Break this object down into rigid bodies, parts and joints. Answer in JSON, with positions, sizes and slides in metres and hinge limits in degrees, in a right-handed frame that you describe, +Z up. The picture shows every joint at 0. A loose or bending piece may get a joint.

= = = = = = =

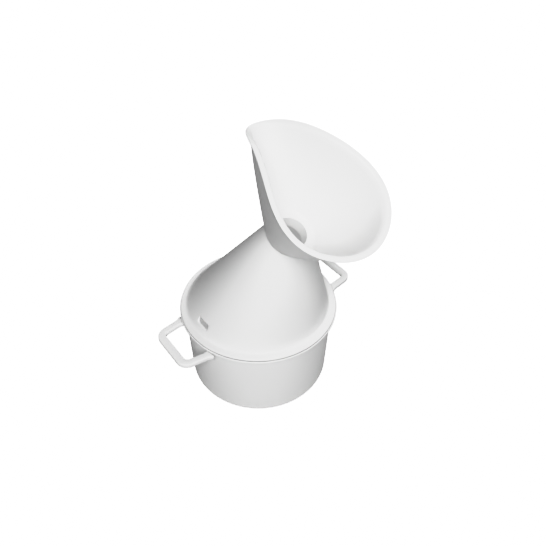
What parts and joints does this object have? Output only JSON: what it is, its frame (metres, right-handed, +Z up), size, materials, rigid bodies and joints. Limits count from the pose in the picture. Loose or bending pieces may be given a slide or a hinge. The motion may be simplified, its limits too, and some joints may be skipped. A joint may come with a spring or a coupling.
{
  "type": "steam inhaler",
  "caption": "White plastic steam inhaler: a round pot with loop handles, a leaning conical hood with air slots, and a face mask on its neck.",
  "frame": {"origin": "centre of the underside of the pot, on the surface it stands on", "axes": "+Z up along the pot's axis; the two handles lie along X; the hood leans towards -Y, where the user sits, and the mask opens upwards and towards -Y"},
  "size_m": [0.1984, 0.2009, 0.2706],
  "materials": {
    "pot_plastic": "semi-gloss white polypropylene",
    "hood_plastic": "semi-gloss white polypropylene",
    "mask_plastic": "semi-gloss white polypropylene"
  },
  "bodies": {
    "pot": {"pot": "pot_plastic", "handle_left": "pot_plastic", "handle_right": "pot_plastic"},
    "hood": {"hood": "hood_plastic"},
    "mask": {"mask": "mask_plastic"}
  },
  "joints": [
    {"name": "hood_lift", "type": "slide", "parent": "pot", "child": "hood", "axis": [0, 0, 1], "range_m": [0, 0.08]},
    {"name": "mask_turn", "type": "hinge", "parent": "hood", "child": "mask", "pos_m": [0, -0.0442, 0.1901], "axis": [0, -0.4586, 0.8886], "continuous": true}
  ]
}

= = = = = = =

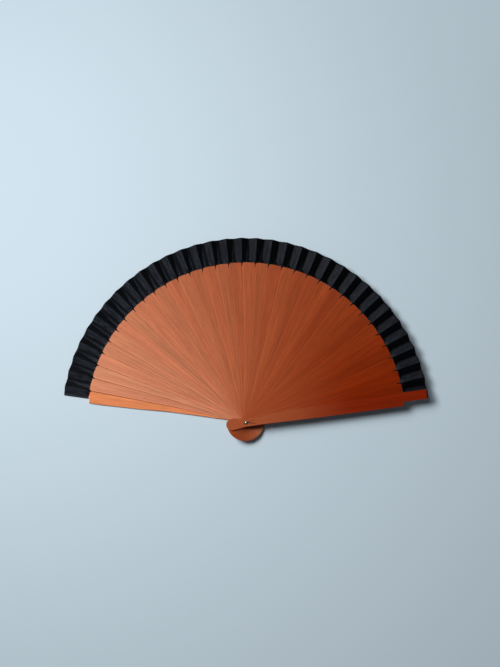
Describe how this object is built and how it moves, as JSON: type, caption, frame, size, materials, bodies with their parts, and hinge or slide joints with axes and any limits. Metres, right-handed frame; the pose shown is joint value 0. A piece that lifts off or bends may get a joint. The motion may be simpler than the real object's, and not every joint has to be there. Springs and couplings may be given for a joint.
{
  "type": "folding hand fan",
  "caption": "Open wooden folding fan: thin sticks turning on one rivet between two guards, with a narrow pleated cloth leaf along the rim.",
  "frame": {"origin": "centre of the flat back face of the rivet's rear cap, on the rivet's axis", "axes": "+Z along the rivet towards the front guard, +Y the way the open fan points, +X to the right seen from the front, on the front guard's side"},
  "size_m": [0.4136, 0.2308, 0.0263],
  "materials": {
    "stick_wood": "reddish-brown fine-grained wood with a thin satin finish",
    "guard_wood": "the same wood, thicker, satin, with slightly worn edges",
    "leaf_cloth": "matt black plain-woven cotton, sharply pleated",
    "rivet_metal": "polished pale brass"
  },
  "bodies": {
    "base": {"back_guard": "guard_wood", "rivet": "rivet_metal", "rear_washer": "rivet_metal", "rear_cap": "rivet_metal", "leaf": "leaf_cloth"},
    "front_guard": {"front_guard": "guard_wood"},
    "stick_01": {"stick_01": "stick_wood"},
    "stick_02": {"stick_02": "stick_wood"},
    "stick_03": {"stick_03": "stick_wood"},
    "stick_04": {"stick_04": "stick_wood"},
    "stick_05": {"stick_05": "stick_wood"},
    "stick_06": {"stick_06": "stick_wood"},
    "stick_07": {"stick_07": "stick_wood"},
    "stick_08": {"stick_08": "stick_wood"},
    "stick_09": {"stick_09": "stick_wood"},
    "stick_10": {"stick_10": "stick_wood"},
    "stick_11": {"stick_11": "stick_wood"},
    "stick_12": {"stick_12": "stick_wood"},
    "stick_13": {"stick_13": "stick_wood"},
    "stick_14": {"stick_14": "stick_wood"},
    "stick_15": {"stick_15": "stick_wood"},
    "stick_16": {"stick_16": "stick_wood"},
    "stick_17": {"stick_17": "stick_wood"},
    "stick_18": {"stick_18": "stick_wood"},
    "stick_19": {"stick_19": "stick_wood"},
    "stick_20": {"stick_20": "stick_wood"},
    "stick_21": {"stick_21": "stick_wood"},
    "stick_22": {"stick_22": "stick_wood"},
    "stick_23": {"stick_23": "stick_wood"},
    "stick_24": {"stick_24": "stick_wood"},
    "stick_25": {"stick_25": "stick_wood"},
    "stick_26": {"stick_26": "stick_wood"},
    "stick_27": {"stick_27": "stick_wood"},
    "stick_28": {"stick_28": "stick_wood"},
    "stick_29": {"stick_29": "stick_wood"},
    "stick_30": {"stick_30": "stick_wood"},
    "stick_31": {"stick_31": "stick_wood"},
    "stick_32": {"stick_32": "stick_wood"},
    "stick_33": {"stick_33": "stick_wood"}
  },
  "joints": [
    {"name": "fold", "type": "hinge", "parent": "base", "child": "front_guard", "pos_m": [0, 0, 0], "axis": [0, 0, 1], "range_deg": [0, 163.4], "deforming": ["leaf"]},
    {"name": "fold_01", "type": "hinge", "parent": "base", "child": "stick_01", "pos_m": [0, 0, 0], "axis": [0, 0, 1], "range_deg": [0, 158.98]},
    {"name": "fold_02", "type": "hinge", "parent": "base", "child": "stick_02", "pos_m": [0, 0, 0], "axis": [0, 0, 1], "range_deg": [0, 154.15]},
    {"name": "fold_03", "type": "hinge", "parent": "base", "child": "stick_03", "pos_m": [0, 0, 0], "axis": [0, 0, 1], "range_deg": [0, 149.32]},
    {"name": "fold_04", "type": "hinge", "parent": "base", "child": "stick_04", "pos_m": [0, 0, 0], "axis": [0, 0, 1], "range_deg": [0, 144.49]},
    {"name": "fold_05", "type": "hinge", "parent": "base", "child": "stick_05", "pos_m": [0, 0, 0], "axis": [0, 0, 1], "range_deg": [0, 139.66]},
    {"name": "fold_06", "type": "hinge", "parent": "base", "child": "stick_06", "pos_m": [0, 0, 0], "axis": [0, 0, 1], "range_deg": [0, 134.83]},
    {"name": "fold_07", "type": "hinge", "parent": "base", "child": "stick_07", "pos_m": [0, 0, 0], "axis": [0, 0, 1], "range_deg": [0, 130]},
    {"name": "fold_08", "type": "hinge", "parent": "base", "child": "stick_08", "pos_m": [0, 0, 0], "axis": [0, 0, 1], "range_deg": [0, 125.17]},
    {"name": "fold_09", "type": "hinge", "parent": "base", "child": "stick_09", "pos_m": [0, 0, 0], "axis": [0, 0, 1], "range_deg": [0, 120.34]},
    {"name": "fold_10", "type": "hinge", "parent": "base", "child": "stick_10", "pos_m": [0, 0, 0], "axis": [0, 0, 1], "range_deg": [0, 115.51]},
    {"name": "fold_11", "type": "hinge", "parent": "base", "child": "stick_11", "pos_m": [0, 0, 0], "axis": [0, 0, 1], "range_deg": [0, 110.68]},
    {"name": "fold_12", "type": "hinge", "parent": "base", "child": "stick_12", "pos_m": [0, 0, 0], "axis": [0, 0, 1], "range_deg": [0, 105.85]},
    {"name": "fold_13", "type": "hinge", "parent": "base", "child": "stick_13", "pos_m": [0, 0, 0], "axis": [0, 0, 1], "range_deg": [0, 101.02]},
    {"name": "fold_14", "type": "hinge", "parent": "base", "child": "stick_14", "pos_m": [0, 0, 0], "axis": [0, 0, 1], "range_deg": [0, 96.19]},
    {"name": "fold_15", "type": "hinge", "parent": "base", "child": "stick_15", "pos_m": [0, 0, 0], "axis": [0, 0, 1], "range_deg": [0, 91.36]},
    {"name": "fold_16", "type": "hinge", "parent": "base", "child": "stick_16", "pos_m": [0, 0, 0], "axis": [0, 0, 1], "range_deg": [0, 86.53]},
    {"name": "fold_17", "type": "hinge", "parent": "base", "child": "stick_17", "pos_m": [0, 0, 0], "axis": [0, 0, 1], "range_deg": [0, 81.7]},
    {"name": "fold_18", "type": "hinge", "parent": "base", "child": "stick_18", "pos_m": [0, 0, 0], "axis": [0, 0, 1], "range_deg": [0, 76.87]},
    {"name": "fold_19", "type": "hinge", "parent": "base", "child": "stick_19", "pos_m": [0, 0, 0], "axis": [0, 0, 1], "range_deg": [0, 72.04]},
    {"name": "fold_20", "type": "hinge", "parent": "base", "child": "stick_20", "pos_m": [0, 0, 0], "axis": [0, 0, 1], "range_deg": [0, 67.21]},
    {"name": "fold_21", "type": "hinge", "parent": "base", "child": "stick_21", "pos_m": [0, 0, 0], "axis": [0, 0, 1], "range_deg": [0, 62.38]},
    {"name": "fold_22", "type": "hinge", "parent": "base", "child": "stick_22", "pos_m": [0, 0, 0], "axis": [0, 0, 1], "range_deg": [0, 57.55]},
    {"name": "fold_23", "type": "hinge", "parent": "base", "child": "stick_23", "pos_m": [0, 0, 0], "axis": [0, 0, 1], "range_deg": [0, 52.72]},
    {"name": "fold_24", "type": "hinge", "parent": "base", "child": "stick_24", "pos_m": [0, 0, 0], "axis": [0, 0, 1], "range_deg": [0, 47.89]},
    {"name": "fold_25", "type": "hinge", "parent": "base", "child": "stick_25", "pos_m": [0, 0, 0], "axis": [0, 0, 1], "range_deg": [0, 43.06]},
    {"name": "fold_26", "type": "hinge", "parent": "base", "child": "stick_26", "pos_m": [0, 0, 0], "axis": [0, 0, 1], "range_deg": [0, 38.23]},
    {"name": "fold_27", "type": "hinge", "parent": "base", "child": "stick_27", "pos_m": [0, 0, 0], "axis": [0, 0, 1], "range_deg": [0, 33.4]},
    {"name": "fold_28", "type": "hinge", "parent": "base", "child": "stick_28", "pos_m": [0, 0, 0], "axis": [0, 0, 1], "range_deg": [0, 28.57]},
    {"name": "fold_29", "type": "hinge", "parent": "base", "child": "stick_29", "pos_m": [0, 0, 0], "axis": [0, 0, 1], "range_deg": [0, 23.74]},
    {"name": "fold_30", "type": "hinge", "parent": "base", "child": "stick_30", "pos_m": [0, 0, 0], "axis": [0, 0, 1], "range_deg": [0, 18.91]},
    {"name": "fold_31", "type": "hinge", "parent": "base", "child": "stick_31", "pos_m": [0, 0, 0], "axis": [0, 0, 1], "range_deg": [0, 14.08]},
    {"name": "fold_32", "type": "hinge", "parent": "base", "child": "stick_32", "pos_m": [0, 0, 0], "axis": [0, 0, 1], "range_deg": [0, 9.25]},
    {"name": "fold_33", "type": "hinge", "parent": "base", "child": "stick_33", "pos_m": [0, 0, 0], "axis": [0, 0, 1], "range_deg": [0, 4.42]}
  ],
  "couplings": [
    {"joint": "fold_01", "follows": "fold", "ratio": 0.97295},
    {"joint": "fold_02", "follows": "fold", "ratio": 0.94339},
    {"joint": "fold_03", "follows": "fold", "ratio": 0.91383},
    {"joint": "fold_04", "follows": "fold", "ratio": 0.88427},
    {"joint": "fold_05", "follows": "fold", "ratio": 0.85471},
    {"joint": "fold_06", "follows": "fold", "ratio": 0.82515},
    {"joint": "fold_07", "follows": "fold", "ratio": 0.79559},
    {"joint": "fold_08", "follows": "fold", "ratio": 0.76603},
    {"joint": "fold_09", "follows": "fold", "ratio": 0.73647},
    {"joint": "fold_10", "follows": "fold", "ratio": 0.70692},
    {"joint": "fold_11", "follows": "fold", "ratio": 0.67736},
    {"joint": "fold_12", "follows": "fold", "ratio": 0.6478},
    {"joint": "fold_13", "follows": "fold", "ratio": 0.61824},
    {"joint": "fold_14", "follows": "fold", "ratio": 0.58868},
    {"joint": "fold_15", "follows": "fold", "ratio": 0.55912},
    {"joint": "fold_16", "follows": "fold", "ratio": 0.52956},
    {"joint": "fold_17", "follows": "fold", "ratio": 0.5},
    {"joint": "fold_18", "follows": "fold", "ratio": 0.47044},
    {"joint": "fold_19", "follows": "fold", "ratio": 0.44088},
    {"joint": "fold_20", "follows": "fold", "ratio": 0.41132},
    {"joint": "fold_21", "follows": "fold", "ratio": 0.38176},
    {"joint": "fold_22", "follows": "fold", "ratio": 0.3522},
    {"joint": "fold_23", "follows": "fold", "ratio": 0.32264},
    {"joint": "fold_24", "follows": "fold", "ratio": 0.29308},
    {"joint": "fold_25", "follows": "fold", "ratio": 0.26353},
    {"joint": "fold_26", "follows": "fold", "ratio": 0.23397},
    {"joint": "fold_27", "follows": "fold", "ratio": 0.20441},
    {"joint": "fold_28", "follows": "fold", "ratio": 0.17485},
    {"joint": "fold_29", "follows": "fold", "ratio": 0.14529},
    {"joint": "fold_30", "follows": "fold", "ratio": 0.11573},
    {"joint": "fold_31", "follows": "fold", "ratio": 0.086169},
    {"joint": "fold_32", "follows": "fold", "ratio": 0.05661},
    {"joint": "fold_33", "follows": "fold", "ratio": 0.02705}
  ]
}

= = = = = = =

REQUIRED TASK – Only the number is wanted: count the lines of the records that hold the word "from".

OUTPUT OF THE EXERCISE – 2